A decisão é muito importante porque garante o direito do réu à suspensão condicional do processo em situação em que tal direito lhe seria privado, pois na maioria das vezes o inadimplemento do tributo se deu por insuficiência econômica da empresa (crise financeira); que não conseguiu arcar com todas as suas responsabilidades tributárias e não pela simples vontade de não pagar tributo (sonegação dolosa).

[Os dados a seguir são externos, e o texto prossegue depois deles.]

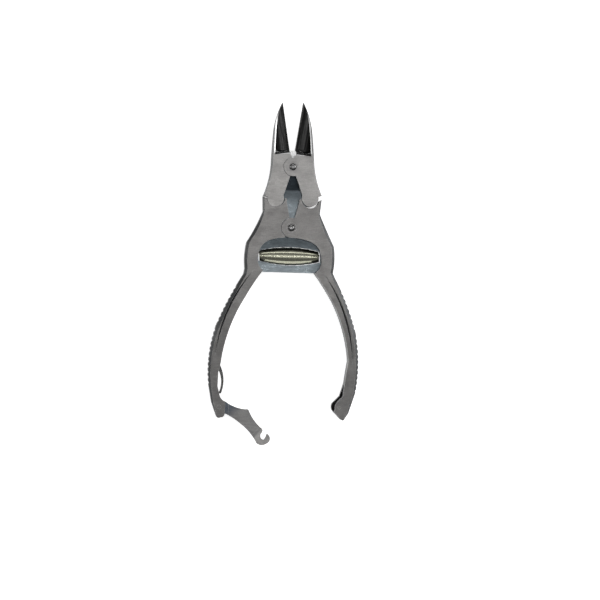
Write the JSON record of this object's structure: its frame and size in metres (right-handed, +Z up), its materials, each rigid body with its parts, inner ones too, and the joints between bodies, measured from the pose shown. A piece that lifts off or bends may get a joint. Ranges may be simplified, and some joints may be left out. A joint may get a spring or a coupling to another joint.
{
  "type": "compound nail nipper",
  "caption": "Hand-held compound-action nail nipper with pointed hollow-ground jaws, a barrel return spring and a hook lock at the handle ends.",
  "frame": {"origin": "middle of the footprint, on the back face that the tool rests on", "axes": "+Z up through the tool's thickness, +Y towards the jaw tips, +X towards the handle without the lever"},
  "size_m": [0.0651, 0.1488, 0.008],
  "materials": {
    "satin_steel": "satin brushed dark stainless steel",
    "plate_steel": "smooth fine-ground steel",
    "pin_steel": "polished dome",
    "spring_steel": "tempered spring steel strip"
  },
  "bodies": {
    "centre": {"centre_plate": "plate_steel", "jaw_pin": "pin_steel", "handle_pin": "pin_steel", "barrel_spring": "spring_steel"},
    "left_jaw": {"left_jaw": "satin_steel"},
    "right_jaw": {"right_jaw": "satin_steel"},
    "left_handle": {"left_handle": "satin_steel", "lock_pin": "satin_steel", "lock_spring": "spring_steel"},
    "right_handle": {"right_handle": "satin_steel", "catch_pin": "pin_steel"},
    "lock_lever": {"lock_lever": "satin_steel"}
  },
  "joints": [
    {"name": "left_handle_turn", "type": "hinge", "parent": "centre", "child": "left_handle", "pos_m": [0.00192, 0.01992, 0.004], "axis": [0, 0, 1], "range_deg": [0, 12.3], "stiffness_Nm_per_rad": 1.5, "springref_deg": -8.59, "deforming": ["barrel_spring"]},
    {"name": "right_handle_turn", "type": "hinge", "parent": "centre", "child": "right_handle", "pos_m": [0.00192, 0.01992, 0.004], "axis": [0, 0, -1], "range_deg": [0, 8.7], "stiffness_Nm_per_rad": 1.5, "springref_deg": -8.59, "deforming": ["barrel_spring"]},
    {"name": "left_jaw_turn", "type": "hinge", "parent": "centre", "child": "left_jaw", "pos_m": [0.00192, 0.04627, 0.004], "axis": [0, 0, 1], "range_deg": [-10.12, 0]},
    {"name": "right_jaw_turn", "type": "hinge", "parent": "centre", "child": "right_jaw", "pos_m": [0.00192, 0.04627, 0.004], "axis": [0, 0, -1], "range_deg": [-7.72, 0]},
    {"name": "lock_lever_turn", "type": "hinge", "parent": "left_handle", "child": "lock_lever", "pos_m": [-0.02742, -0.05815, 0.004], "axis": [0, 0, 1], "range_deg": [0, 27.2]}
  ],
  "couplings": [
    {"joint": "left_jaw_turn", "follows": "left_handle_turn", "ratio": -0.8211},
    {"joint": "right_jaw_turn", "follows": "right_handle_turn", "ratio": -0.8851}
  ]
}
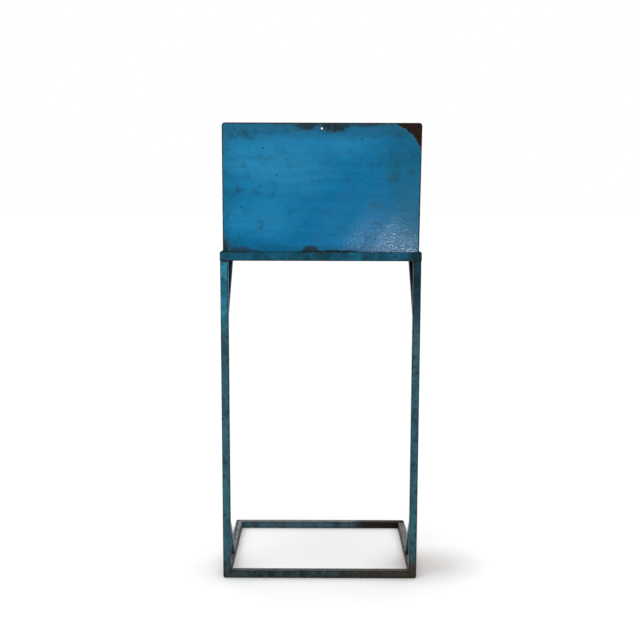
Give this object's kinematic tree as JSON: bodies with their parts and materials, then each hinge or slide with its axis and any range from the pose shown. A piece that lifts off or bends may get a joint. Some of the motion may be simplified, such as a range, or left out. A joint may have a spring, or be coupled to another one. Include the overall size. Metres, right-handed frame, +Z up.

Portanto, naqueles casos, a impossibilidade de pagamento do tributo é fato intrínseco à própria existência do crime. Caso a empresa tivesse dinheiro para pagar o tributo, seu sócio sequer seria processado criminalmente pelo seu inadimplemento. Ou ainda, passasse a ter o valor do dinheiro posteriormente ao vencimento, poderia pagar o débito frente ao Fisco e ver sua punibilidade extinta, o que afastaria qualquer acusação criminal. Fosse mantida a condição de reparação do dano nestes casos, na prática, estar-se-ia a tolher um direito subjetivo do réu, o que seria inconstitucional e ilegal.

Frente a tudo isso, a decisão do Tribunal de Justiça de São Paulo representa importante garantia do direito dos réus em momento tão delicado do direito penal, quando cada vez mais os direitos e garantias legais e constitucionais são relativizados em favor da punição exemplar, mesmo que açodada, como se dá no mero inadimplemento tributário.